Parkinson’s disease (PD) is a devastating disorder, affecting a growing number of people worldwide, due to the overall aging of the human population. The disease is known for its typical motor problems (tremor, muscular rigidity, postural instability, and difficulty in initiating movements), although it is also characterized by several other non-motor symptoms that can be highly debilitating. In the brain, the cells that produce dopamine are mostly affected, resulting in deficient stimulation of brain regions responsible for motor control.

 

Can a single protein shed light into Parkinson’s disease?

When researchers study the brains of individuals who had PD, they find the accumulation of protein clumps made of a protein known as alpha-synuclein. This happens for reasons we do not fully understand, although in a small percentage of Parkinson’s cases, genetic alterations can be found in the gene.

Alpha-synuclein was first associated with PD almost 20 years ago, but we are still in the early days of understanding the mechanisms by which the protein causes disease.

The Institute of Computational Biomedicine IAS-5/INM-9 in Forschungszentrum Jülich, one of the main BioExcel partners, in a trilateral collaboration between the University Medical Center of Goettingen, the Max Planck Laboratory for Structural Biology, Chemistry and Molecular Biophysics and the IIDEFAR Institute in Rosario, cast new light on how the protein works and on the interplay between environmental and intrinsic factors contributing to AS aggregation.

The laboratory of Prof. Tiago Outeiro (Goettingen) discovered that the unique combination of the neurodegeneration-related metal copper and the pathological H50Q alpha-synuclein mutation (found in some patients with PD) induces a significant alteration in the propensity of alpha-synuclein to clump.
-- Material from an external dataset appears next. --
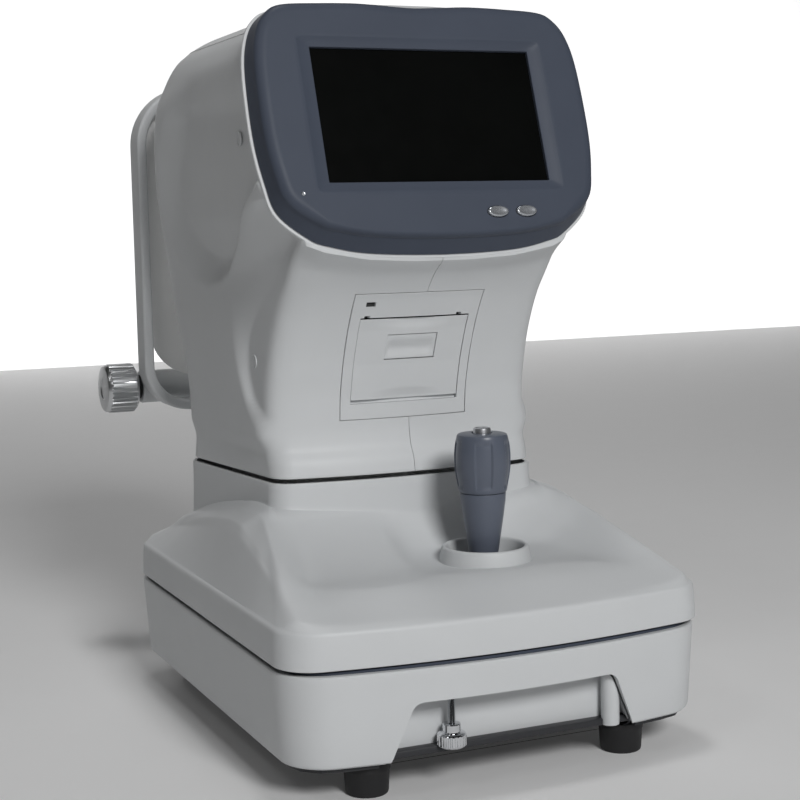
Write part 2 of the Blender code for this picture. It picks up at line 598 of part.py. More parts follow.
def bezel_half(front):
    """Right half of the bezel's outline from bottom to top, on its face or at its back edge."""
    if front:
        return [(0, -81), (50, -79), (76, -74.5), (86, -71), (104.5, -57), (110.5, -38),
                (113.6, -10), (113, 34), (109, 56), (101.5, 68), (91, 73.6), (65, 75.4),
                (40, 76), (20, 75), (0, 74)]
    return [(0, -88.4), (50, -86.4), (78, -81), (90, -76), (108, -60), (113.4, -40),
            (116.8, -10), (116, 34), (111.5, 57), (104, 69.4), (93, 75), (66, 76.8),
            (40, 77.4), (20, 76.4), (0, 75.4)]


def mirrored(half):
    return half + [(-u, v) for u, v in reversed(half[1:-1])]


def make_bezel():
    face, back = mirrored(bezel_half(True)), mirrored(bezel_half(False))
    inner_face = [(u * 0.985, v * 0.98) for u, v in face]
    outlines = [(back, -BEZEL_DEPTH), ([(u * 1.008, v * 1.01) for u, v in face], -4.0),
                (face, -1.4), (inner_face, 0.0)]
    bezel = finish("bezel", screen_loft(outlines), "slate")
    window = [(rectangle(162.5, 98.5), -BEZEL_DEPTH - 2), (rectangle(162.5, 98.5), -4.0)]
    cut(bezel, "bezel_pocket", screen_loft(window))
    opening = [(rectangle(SCREEN_WIDTH, SCREEN_HEIGHT), -6.0),
               (rectangle(SCREEN_WIDTH, SCREEN_HEIGHT), -1.6),
               (rectangle(170.0, 103.0), 0.0), (rectangle(186.0, 117.0), 1.6)]
    cut(bezel, "bezel_opening", screen_loft(opening))
    for name, (u, v) in BUTTON_AT.items():
        hole = [(ellipse(u, v, 15.4, 8.2), -BEZEL_DEPTH - 2), (ellipse(u, v, 15.4, 8.2), 4.0)]
        cut(bezel, name + "_hole", screen_loft(hole))


def make_screen():
    glass = [(rectangle(161.5, 97.5), -6.2), (rectangle(161.5, 97.5), -4.4)]
    finish("screen_glass", screen_loft(glass), "screen")
    panel = [(rectangle(160, 96), -13.0), (rectangle(160, 96), -6.6)]
    finish("lcd_panel", screen_loft(panel), "silver")
    for name, (u, v) in BUTTON_AT.items():
        cap = [(ellipse(u, v, 14.6, 7.4), -5.0), (ellipse(u, v, 14.6, 7.4), 0.9),
               (ellipse(u, v, 12.8, 5.8), 1.6)]
        finish(name, screen_loft(cap), "silver", pivot=on_screen(u, v, 0.0))


def make_head_inside():
    outline = whole_plan(163.5, 89.5, 6.0, 14.0, 99.0, 309.0, 18.0, steps=3)
    plate = finish("head_plate", prism(outline, 208, 212, "Z"), "silver")
    for name, x, radius in (("left", -POST_X, 5.5), ("right", POST_X, 5.5), ("screw", 0, 4.6)):
        cut(plate, "head_plate_" + name, turned([(radius, 200), (radius, 220)], (x, LIFT_AT_Y, 0)))
    outline = [(222, 212.3), (264, 212.3), (264, 216), (252, 216), (252, 365.7), (350, 365.7),
               (350, 369.5), (222, 369.5), (222, 365.7), (244, 365.7), (244, 216), (222, 216)]
    finish("optics_frame", prism(outline, -45, 45, "X"), "silver")
    barrel = [(22, 262), (22, 340), (18, 342), (18, 350), (22.6, 352), (22.6, 359.5)]
    finish("optics_barrel", turned(barrel, (0, 0, OPTIC_Z), "Y", 28), "dark")
    finish("camera_module", box(-22, 22, 224, 261.6, 369.8, 414), "dark")
    ring = [(36.8, 356), (36.8, 372), (34, 375), (26, 375), (24.2, 370), (24.2, 356)]
    finish("window_ring", turned(ring, (0, 0, OPTIC_Z), "Y", 36, hollow=True), "dark")
    lens = [(23.6, 361), (23.6, 364), (16, 366), (6, 367)]
    finish("objective_lens", turned(lens, (0, 0, OPTIC_Z), "Y", 28), "glass")


def neck_patch(half, low, high, lift, depth, steps=6):
    """A curved piece that follows the front of the neck."""
    rings = []
    for k in range(steps + 1):
        z = low + (high - low) * k / steps
        y = body_front(z)
        spread = [(PRINTER_X + half * t, y + PRINTER_BOW * (half * t / PRINTER_HALF) ** 2)
                  for t in (-1, -0.5, 0, 0.5, 1)]
        rings.append([(x, py - lift, z) for x, py in spread]
                     + [(x, py + depth, z) for x, py in reversed(spread)])
    return loft(rings)


def make_printer():
    frame = finish("printer_frame",
                   neck_patch(PRINTER_HALF, PRINTER_BOTTOM, PRINTER_TOP, 0.8, 4.0), "shell")
    cut(frame, "door_opening", box(PRINTER_X - DOOR_HALF - 0.8, PRINTER_X + DOOR_HALF + 0.8, 100, 190,
                                   DOOR_BOTTOM - 1.5, DOOR_TOP + 3.5))
    hinge = (PRINTER_X, body_front(DOOR_BOTTOM), DOOR_BOTTOM)
    door = finish("printer_door", neck_patch(DOOR_HALF, DOOR_BOTTOM, DOOR_TOP, 0.0, 3.2), "shell",
                  pivot=hinge)
    cut(door, "latch_opening", box(PRINTER_X - 18.6, PRINTER_X + 18.6, 100, 190, 246.4, 265.9))
    latch_pivot = (PRINTER_X, body_front(264.8) + 0.6, 264.8)
    finish("door_latch", neck_patch(18, 248.4, 264.8, -0.6, 2.8, steps=3), "shell",
           pivot=latch_pivot)
    outline = [(171, 214), (212, 214), (212, 290), (143, 290), (143, 279), (157, 262), (169, 236)]
    works = finish("printer_mechanism", prism(outline, PRINTER_X - 37, PRINTER_X + 37, "X"), "dark")
    y, z = ROLL_AT
    cut(works, "roll_bay", turned([(24.5, -32), (24.5, 32)], (PRINTER_X, y, z + 2), "X", 28))
    cut(works, "paper_way", box(PRINTER_X - 32, PRINTER_X + 32, 100, y, 225, 277.5))
    roll = tube(ROLL_RADIUS, 6.5, -28.5, 28.5, (PRINTER_X, y, z), "X", 28)
    finish("paper_roll", roll, "paper", pivot=(PRINTER_X, y, z))


clear_scene()
make_feet()
make_base_plate()
make_base_tray()
make_screw_recess()
make_base_deck()
make_rails()
make_power_parts()
make_lock_screw()
make_face_frame()
make_face_panel()
make_forehead_pad()
make_chinrest_bracket()
make_chin_bushing()
make_chin_drive()
make_chin_rest()
make_carriage()
make_stage_cover()
make_stage_inside()
make_lift()
make_joystick()
make_side_shells()
make_top_cover()
make_bezel()
make_screen()
make_head_inside()
make_printer()
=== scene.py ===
"""Looks of the autorefractor: fine surfaces, materials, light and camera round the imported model.

Sizes are millimetres: X to the operator's right, Y from the operator to the patient, measured from
the front of the base, and Z up from the table.
"""
import json
import math

import bmesh
import bpy
import numpy as np
from mathutils import Matrix, Vector


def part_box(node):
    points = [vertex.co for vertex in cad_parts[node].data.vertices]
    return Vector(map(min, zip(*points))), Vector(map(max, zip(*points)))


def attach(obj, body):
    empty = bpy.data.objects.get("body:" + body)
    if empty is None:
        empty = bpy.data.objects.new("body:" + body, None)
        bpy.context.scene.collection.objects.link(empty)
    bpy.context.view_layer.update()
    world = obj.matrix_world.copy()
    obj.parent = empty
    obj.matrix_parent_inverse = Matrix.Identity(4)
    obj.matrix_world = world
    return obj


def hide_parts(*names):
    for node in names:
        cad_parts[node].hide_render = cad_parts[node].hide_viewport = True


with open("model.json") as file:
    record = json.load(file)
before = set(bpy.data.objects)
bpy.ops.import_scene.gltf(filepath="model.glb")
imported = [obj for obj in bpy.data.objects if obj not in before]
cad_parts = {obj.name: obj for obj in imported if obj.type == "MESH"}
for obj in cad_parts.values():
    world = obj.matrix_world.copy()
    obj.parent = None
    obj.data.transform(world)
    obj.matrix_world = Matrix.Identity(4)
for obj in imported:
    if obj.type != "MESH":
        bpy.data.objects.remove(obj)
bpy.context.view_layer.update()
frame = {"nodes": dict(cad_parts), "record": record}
MM = 0.001
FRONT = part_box("base_tray")[0].y - 0.1 * MM      # the front of the base


def cad(node):
    """Lowest and highest corner of a CAD node, in millimetres from the front of the base."""
    low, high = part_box(node)
    shift = np.array((0.0, FRONT, 0.0))
    return (np.array(low) - shift) / MM, (np.array(high) - shift) / MM


# ---------------------------------------------------------------- materials

def link(tree, source, target):
    tree.links.new(source, target)


def noise(tree, scale, detail=3.0, stretch=(1.0, 1.0, 1.0)):
    """Noise in the object's own metres."""
    where = tree.nodes.new("ShaderNodeTexCoord")
    mapping = tree.nodes.new("ShaderNodeMapping")
    mapping.inputs["Scale"].default_value = stretch
    texture = tree.nodes.new("ShaderNodeTexNoise")
    texture.inputs["Scale"].default_value = scale
    texture.inputs["Detail"].default_value = detail
    link(tree, where.outputs["Object"], mapping.inputs["Vector"])
    link(tree, mapping.outputs["Vector"], texture.inputs["Vector"])
    return texture.outputs["Fac"]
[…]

Then, the molecular rationale of the interaction between H50 and copper atoms was provided by the integration of structural data obtained in the laboratory of Prof. Claudio Fernandez in Rosario, with simulations from Prof. Paolo Carloni’s team in Jülich.

The study demonstrates that interdisciplinary collaboration can indeed bring important insight into disease mechanisms.

The majority of PD cases are sporadic, and environmental factors, such as metal exposure, are thought to play an important role in the disease.

Coupling cellular studies with our biophysical approaches confirm the importance of studying the combined effect of multiple factors on protein biology.

In particular, the so-called hybrid quantum mechanical/molecular mechanics (QM/MM) simulation, whose relevance for molecular modeling has been recognized by a recent Nobel Prize in Chemistry, is arguably the method of choice to predict the complex interactions and spectroscopic properties of complex transition metal ions-based proteins such as copper(II) ions bound to alpha-synuclein. Accessing computational facilities as those we have in Juelich made the difference here: The results obtained by our QM/MM study required almost a dozen million processor hours on the JURECA supercomputers (http://www.fz-juelich.de/ias/jsc/EN/Expertise/Supercomputers/JURECA/JURECA_node.html).

PD affects millions of people worldwide and has only symptomatic therapies at the moment. Thus, there is great need for studies aimed at elucidating the origin of the disease, such as the one now published by the German-Argentinian researchers, in order to bring us closer to the development of novel effective therapeutic strategies.

REFERENCE

Villar-Piqué A., et al., Environmental and genetic factors support the dissociation between α-synuclein aggregation and toxicity. Proceedings of the National Academy of Sciences (PNAS) USA 2016. 113(42): E6506-E6515.